After putting the issue on the back burner for too long, boards will finally put CEO succession planning up front. More boards will give recognition to the reality that CEO turnover occurs faster than expected, for any number of unforeseen reasons. Directors will accept that CEO succession is best addressed by board focus on executive development more broadly, and will move from meeting high performers once or twice a year at or before board meetings to more sustained involvement and relationship building—accomplished through mentoring or similar programs.

The Future

The aforementioned Harvard Law School Forum piece suggests boards take a number of pre-emptive actions, including increasing board transparency.
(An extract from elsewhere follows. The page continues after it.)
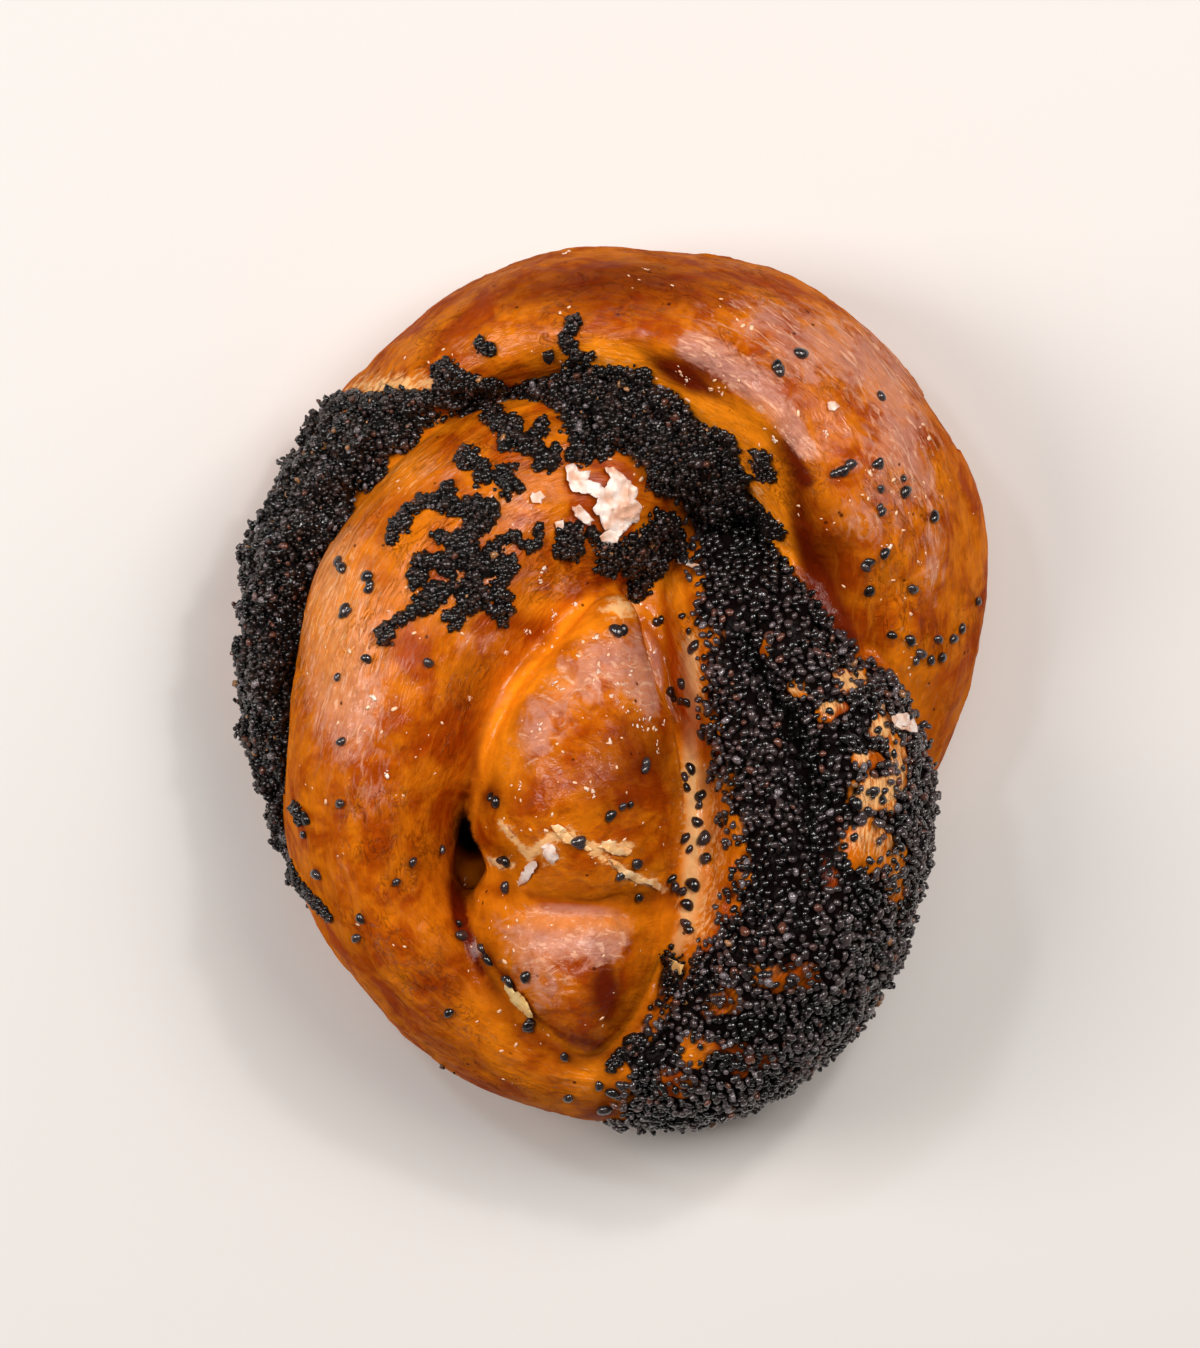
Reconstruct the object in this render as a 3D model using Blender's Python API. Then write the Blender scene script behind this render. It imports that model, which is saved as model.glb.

It suggests that boards should issue an annual board report—which would clearly differentiate the board’s role from management’s, describe how the board’s committees and governance policies work, and outline such matters as extraordinary business transactions, the board’s strategic vision, and why compensation diverges from standard practice. The piece calls for a number of other actions including a structured program whereby directors communicate and engage with shareholders.

Will we see such annual board reports become standard practice? No, not in 2015. Sure, there will be more outreach to shareholders, but don’t count on full-blown board reports. If and when boards ultimately do get around to it, they best not do so kicking and screaming under pressure from shareholders, but rather proactively, understanding the benefits of more timely and complete shareholder engagement. The reality is that if shareholders understand that a board is doing its job well, there’s less likelihood of meddling or worse.

So, there we have it. You now know with “absolute certainty” what the next year holds for us in governance! My only request is that you enjoy a happy, healthy, and safe holiday season and New Year. Oh, yes! And that you forget about looking back at the end of next year to see just how accurately my predictions panned out.